En las páginas de la historia de muchas naciones del mundo, hemos visto cómo regímenes absolutistas engendran, a la par de privilegios para unos cuantos, un sentimiento de enojo e indignación en la gran mayoría marginada del sistema. Es como si las dictaduras, con su estilo opresivo y hasta violento de gobierno, cavaran su propia y postrera tumba; como si prepararan, en su intento por suprimirlas, el camino para las revoluciones.
El enojo y la indignación a menudo producen figuras que encabezan la rebeldía de la gente, revolucionarios dispuestos a la lucha y el sacrificio por el bien común (aunque muchos terminen convirtiéndose en lo mismo que combatieron). El Ché Guevara, Fidel Castro, Mahatma Gandhi, Emiliano Zapata, Álvaro Obregón, y un larguísimo etcétera, son figuras que en su momento encabezaron la revolución, y a la postre vivieron los más diversos destinos que la historia juzgará.

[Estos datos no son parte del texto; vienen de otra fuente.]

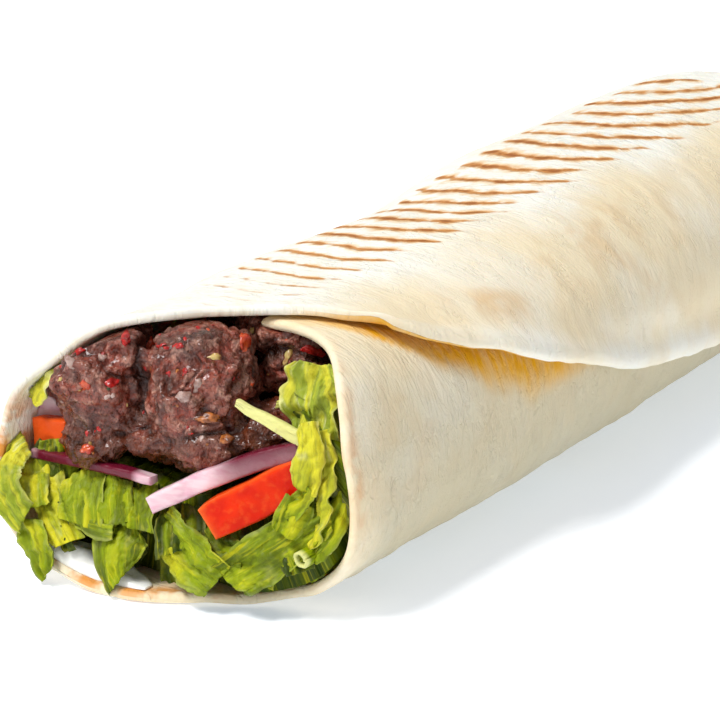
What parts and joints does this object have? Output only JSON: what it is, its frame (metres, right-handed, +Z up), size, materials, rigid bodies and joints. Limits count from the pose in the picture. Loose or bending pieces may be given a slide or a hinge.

En las páginas de la ficción, la estadounidense Suzanne Collins escribió la historia de un régimen así: “Panem”, país dividido en 12 distritos que en un futuro hipotético ocupa la región de norte américa, es dominado por el poder absoluto del Capitolio, encabezado por el presidente Snow. Hace 75 años, desde el extinto distrito 13, se alzó una revuelta fallida contra el poder central. Una vez sofocada la revolución, aquel distrito fue exterminado (al menos ese es el discurso oficial), y se instituyó un ritual para que la memoria de aquella guerra no se perdiera y quedara como advertencia para todo aquel que quisiera rebelarse: Los Juegos del Hambre.
Cada uno de los 12 distritos de “Panem” envía cada año dos tributos, un hombre y una mujer, elegidos al azar de entre los jóvenes, para que compitan en un siniestro reality show que mantiene, por televisión, la atención de todo el país: encerrados en una sofisticada arena que asemeja una locación natural y salvaje, los tributos deben luchar a muerte entre ellos, hasta que solo uno salga con vida.
El primer libro de la trilogía Los juegos del hambre de Collins, fue publicado en 2008, y su adaptación al cine apareció en 2012. Al final de aquella primera entrega, la protagonista Katniss Everdeen, “la chica en llamas” (interpretada por la ganadora del Oscar Jeniffer Lawrence), una joven proveniente del distrito 12, el más pobre de “Panem”, había ganado el minoico certamen, pero no lo hizo sola. Por primera vez en la historia de los juegos, hubo dos ganadores: ella y Peeta Mellark (Josh Hutcherson), tributos del mismo distrito y últimos sobrevivientes del juego, fingieron una historia de amor (recurrido recurso de los reality shows) y amenazaron con suicidarse ante la imposibilidad de sobrevivir ambos por las reglas del juego. El sistema se vio acorralado ante el clamor popular: los enamorados debían vivir.
La segunda parte de la saga, En llamas, estrenada este 2013, muestra las consecuencias de aquella acción: una parte de la sociedad de “Panem”, la más acaudalada, la más cercana al Capitolio, la más enajenada, está fascinada por el romance de los vencedores. Otra, la más marginada, vio en su victoria un desafío al sistema, una posibilidad, una grieta: una esperanza de cambio.
Y como muestran las páginas de la historia de muchas naciones del mundo, la grieta que se abrió es difícil de tapar, incluso para quien la abrió, y tiende a hacerse más grande. No es que “la chica en llamas” no quiera que las cosas cambien, no es que el sistema no le parezca injusto, pero tampoco quiere ser ella quien encabece la revolución. Ella solo quiere salvarse y salvar a los suyos. El dilema es complejo: con un gesto de humanidad, con la simple noción de respetar la vida del otro, aunque el sistema macabramente dicte lo contrario, Katniss Everdeen enciende la esperanza de todo un pueblo. Ahora parece ser su obligación liderar una revolución que ya está en marcha, sin que ella lo sepa.
La película, he ahí lo interesante, refleja y critica los sistemas de gobierno que aún hoy oprimen y alienan a los individuos, con todo y sus medios de comunicación, que entrega circo al pueblo; pero también devela la cara siniestra de las revoluciones armadas, a veces necesarias, que pasan por encima de todo: la guerra, finalmente, tiene una dosis de injusticia, sin importar lo reivindicable de sus motivaciones.
Los juegos del hambre, hasta las dos entregas cinematográficas que hemos visto, es la prueba de que una película de acción de costos millonarios puede ser más que dólares gastados en grandes efectos especiales y muchos litros de sangre artificial sin ton ni son. ¿Cuál será el destino de una joven atrapada entre sus rencores, sus culpas, sus amores, y una revolución de la que es símbolo involuntario? Esperemos que llegue, en la película que cerrará la saga, Sinsajo, una resolución digna de tan interesante conflicto.